Complex numbers problem no.2

[mathwannabe]

Hello everybody

I'm short on time, so I'm gonna get straight to the point.

1) If i is imaginary unit and x and y are real numbers for which stands that (2+3i)x+(3+2i)y=1, then x-y=?

I tried and I tried... I failed and I failed. Hint?

 

[pka]

1) If i is imaginary unit and x and y are real numbers for which stands that (2+3i)x+(3+2i)y=1, then x-y=?

You know that
\(\displaystyle \begin{align*}2x+3y&=1 \\3x+2y&=0\end{align*}\)
Solve for x & y.

 

[mathwannabe]

You know that
\(\displaystyle \begin{align*}2x+3y&=1 \\3x+2y&=0\end{align*}\)
Solve for x & y.

Yes... It is completely clear to me now.
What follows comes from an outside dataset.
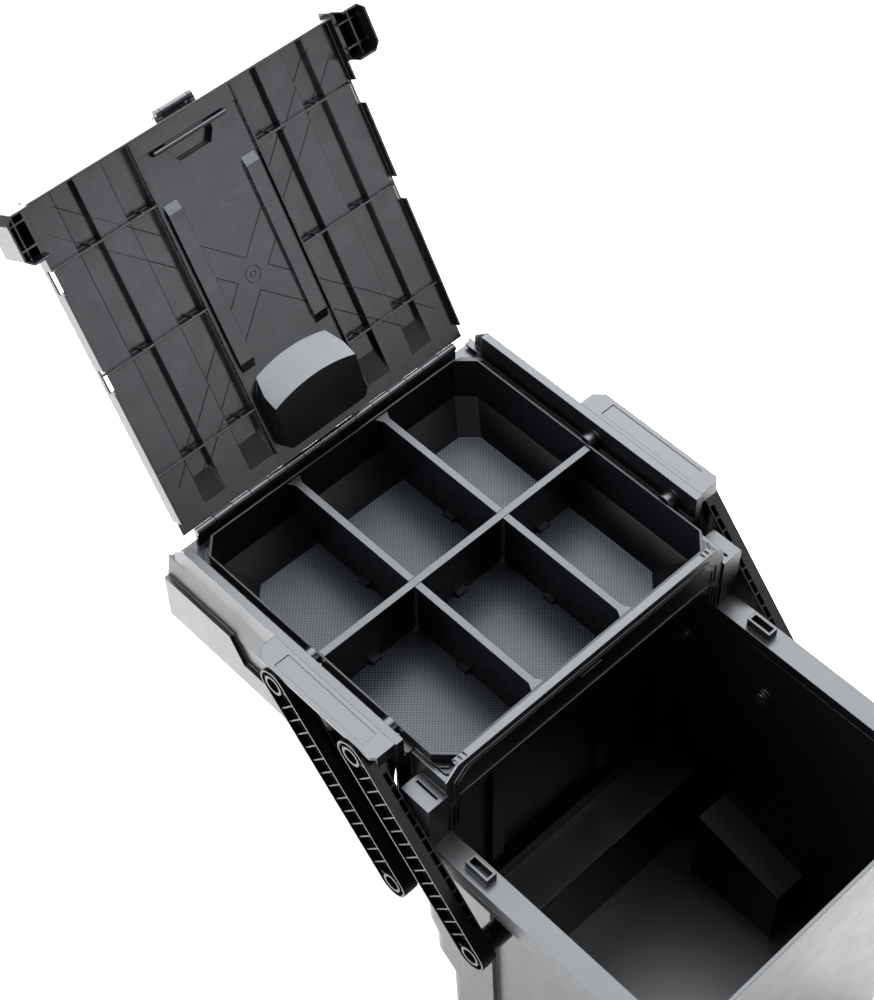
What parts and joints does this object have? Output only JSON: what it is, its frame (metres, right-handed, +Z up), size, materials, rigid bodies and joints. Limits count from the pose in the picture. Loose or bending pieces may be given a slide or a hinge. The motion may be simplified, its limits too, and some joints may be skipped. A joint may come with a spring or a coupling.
{
  "type": "rolling job box",
  "caption": "Wheeled tool box: deep bin under a hinged-lid compartment tray that swings back on parallel arms.",
  "frame": {"origin": "on the floor, mid-width, at the middle of the rubber strip under the bin's front foot", "axes": "+Z up, +Y from the front to the rear, +X to the right seen from the front"},
  "size_m": [0.572, 1.088, 1.0752],
  "materials": {
    "bin_plastic": "moulded dark grey plastic with a fine satin texture",
    "tray_plastic": "moulded dark grey plastic with a fine satin texture",
    "tub_plastic": "moulded dark grey plastic, floor with a fine crossed grain",
    "divider_plastic": "moulded dark grey plastic with smooth satin caps",
    "lid_plastic": "moulded dark grey plastic with a fine satin texture",
    "arm_plastic": "moulded dark grey glass-filled plastic",
    "grip_plastic": "moulded dark grey plastic, satin",
    "button_plastic": "smooth moulded plastic",
    "hub_plastic": "moulded dark grey plastic",
    "tyre_rubber": "matte black rubber tread",
    "foot_rubber": "matte black rubber",
    "steel": "zinc-plated steel",
    "tube_aluminium": "drawn aluminium tube"
  },
  "bodies": {
    "bin": {"bin_shell": "bin_plastic", "left_rail": "bin_plastic", "right_rail": "bin_plastic", "axle": "steel", "axle_caps": "hub_plastic", "axle_spacers": "hub_plastic", "front_foot": "bin_plastic", "foot_strip": "foot_rubber", "handle_housing": "bin_plastic", "housing_screws": "steel", "handle_sleeves": "tube_aluminium", "handle_middle_tubes": "tube_aluminium", "handle_inner_tubes": "tube_aluminium", "handle_grip": "grip_plastic", "lower_pivot_pins": "steel"},
    "left_wheel": {"left_tyre": "tyre_rubber", "left_hub": "hub_plastic"},
    "right_wheel": {"right_tyre": "tyre_rubber", "right_hub": "hub_plastic"},
    "release_button": {"handle_button": "button_plastic"},
    "left_rear_link": {"left_rear_arm": "arm_plastic"},
    "left_front_link": {"left_front_arm": "arm_plastic"},
    "right_rear_link": {"right_rear_arm": "arm_plastic"},
    "right_front_link": {"right_front_arm": "arm_plastic"},
    "tray": {"tray_frame": "tray_plastic", "tray_tub": "tub_plastic", "long_divider": "divider_plastic", "front_left_divider": "divider_plastic", "front_right_divider": "divider_plastic", "rear_left_divider": "divider_plastic", "rear_right_divider": "divider_plastic", "left_side_grip": "grip_plastic", "right_side_grip": "grip_plastic", "upper_pivot_pins": "steel", "hinge_rod": "steel", "latch_keeper": "tray_plastic"},
    "lid": {"lid": "lid_plastic", "lid_crossbar": "lid_plastic", "latch_pin": "steel"},
    "latch": {"lid_latch": "grip_plastic"}
  },
  "joints": [
    {"name": "left_rear_swing", "type": "hinge", "parent": "bin", "child": "left_rear_link", "pos_m": [-0.27537, 0.3644, 0.44002], "axis": [1, 0, 0], "range_deg": [0, 82.8]},
    {"name": "left_front_swing", "type": "hinge", "parent": "bin", "child": "left_front_link", "pos_m": [-0.27537, 0.2334, 0.44002], "axis": [1, 0, 0], "range_deg": [0, 82.8]},
    {"name": "right_rear_swing", "type": "hinge", "parent": "bin", "child": "right_rear_link", "pos_m": [0.27537, 0.3644, 0.44002], "axis": [1, 0, 0], "range_deg": [0, 82.8]},
    {"name": "right_front_swing", "type": "hinge", "parent": "bin", "child": "right_front_link", "pos_m": [0.27537, 0.2334, 0.44002], "axis": [1, 0, 0], "range_deg": [0, 82.8]},
    {"name": "tray_level", "type": "hinge", "parent": "left_rear_link", "child": "tray", "pos_m": [-0.27537, 0.55287, 0.6538], "axis": [1, 0, 0], "range_deg": [-82.8, 0]},
    {"name": "lid_hinge", "type": "hinge", "parent": "tray", "child": "lid", "pos_m": [0, 0.77495, 0.6655], "axis": [1, 0, 0], "range_deg": [0, 120.9]},
    {"name": "latch_hinge", "type": "hinge", "parent": "lid", "child": "latch", "pos_m": [0, 1.0123, 1.05429], "axis": [1, 0, 0], "range_deg": [0, 210]},
    {"name": "left_wheel_spin", "type": "hinge", "parent": "bin", "child": "left_wheel", "pos_m": [-0.103, 0.392, 0.072], "axis": [1, 0, 0], "continuous": true},
    {"name": "right_wheel_spin", "type": "hinge", "parent": "bin", "child": "right_wheel", "pos_m": [0.103, 0.392, 0.072], "axis": [1, 0, 0], "continuous": true},
    {"name": "button_press", "type": "slide", "parent": "bin", "child": "release_button", "axis": [0, 0, -1], "range_m": [0, 0.004], "stiffness_N_per_m": 400, "springref_m": -0.002}
  ],
  "couplings": [
    {"joint": "left_front_swing", "follows": "left_rear_swing", "ratio": 1},
    {"joint": "right_rear_swing", "follows": "left_rear_swing", "ratio": 1},
    {"joint": "right_front_swing", "follows": "left_rear_swing", "ratio": 1},
    {"joint": "tray_level", "follows": "left_rear_swing", "ratio": -1}
  ]
}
So simple when you see the answer. I knew I needed to construct a system of two linear equations with two unknowns, I was just getting so confused with those imaginary units. But if the result is real, imaginary parts of complexes must be 0.

Thank you pka

 

[HallsofIvy]

Yes... It is completely clear to me now. So simple when you see the answer. I knew I needed to construct a system of two linear equations with two unknowns, I was just getting so confused with those imaginary units. But if the result is real, imaginary parts of complexes must be 0.

Thank you pka

What you should have known from the start is that a+ bi= c+ di if and only if a= c and b= d.

Interestingly, it is not necessary to actual find x and y. Since 2x+ 3y= 1 and 3x +2y= 0, subtracting the first equation from the second immediately gives x- y= -1.